BH Harsh of The New Indian Express wrote that "Abhilash Reddy Kankara clearly has the flair for capturing moments that convey the poignance of his themes. If only he also had a script that was more coherent, with more of these moments woven in, moments that say a lot without saying much." Sangeetha Devi Dundoo of The Hindu wrote that "Sudheer Babu and Saichand's performances anchor Maa Nanna Superhero, an uneven relationship drama that scores in a few segments".

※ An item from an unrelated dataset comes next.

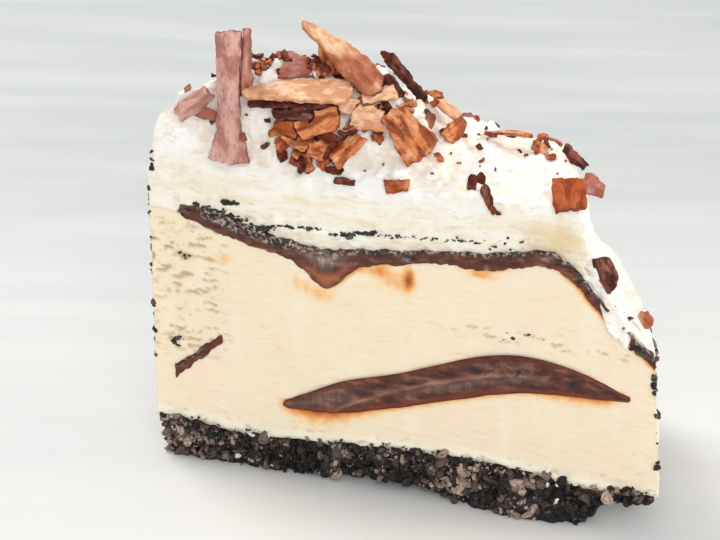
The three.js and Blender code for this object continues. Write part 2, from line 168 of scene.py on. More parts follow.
def crust_bottom(r, t):
    corner = BROKEN_CORNER_HEIGHT * ease(r, 98, 108) * (1 - ease(t, -0.7, -0.3))
    edge = BROKEN_EDGE_HEIGHT * bump(r, 55, 13) * (1 - ease(t, -0.98, -0.7))
    return corner + edge


def drip(r, t):
    return DRIP_DEPTH * bump(r, DRIP_RADIUS, DRIP_WIDTH) * bump(t, -1, 0.8)


def ice_cream_top(r, t):
    drift = backward(t) * (1.6 * np.sin(r / 13) - 0.6) * ease(r, 5, 30)
    return ICE_CREAM_TOP(profile_radius(r, t)) + drift - drip(r, t)


def fudge_thickness(r, t):
    drift = 1 + 0.2 * backward(t) * np.sin(r / 9 + 1)
    return FUDGE_THICKNESS(r) * drift + 0.85 * drip(r, t)


def fudge_top(r, t):
    return ice_cream_top(r, t) + fudge_thickness(r, t) + FUDGE_LIFT


def cream_top(r, t):
    dome = 1 - np.abs(t) ** DOME_POWER
    at = profile_radius(r, t)
    droop = BACK_DROOP * ease(t, 0, 0.9) * between(r, (66, 86), (98, 112))
    height = blend(CREAM_EDGE(at), CREAM_CREST(at), dome) - droop
    return np.maximum(height, fudge_top(r, t) + LEAST_CREAM)


def lens_bottom(r, t):
    return LENS_BOTTOM(r) + 1.8 * backward(t) * np.sin(r / 19)


def lens_thickness(r, t):
    return LENS_THICKNESS(r) * (1 - 0.22 * backward(t))


def streak_middle(r):
    return np.interp(r, STREAK_SPAN, STREAK_HEIGHTS)


def streak_half(r):
    return STREAK_THICKNESS / 2 - 0.06 * (r - STREAK_SPAN[0]) + 0.2 * np.sin(r)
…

Swaroop Kodur of The Hollywood Reporter India wrote that "Though slightly overripe, Abhilash Kankara's film works because it unfolds like an affectionate relationship procedural that views a complicated scenario through a new lens." Sashidhar Adivi of Times Now gave the film two-and-a-half out of five stars and opined that "Maa Nanna Superhero is a well-made film with a decent story and good performances. However, the writing looks far from complete. For some reason, the film leaves you wanting for more in terms of deft screenplay and better execution."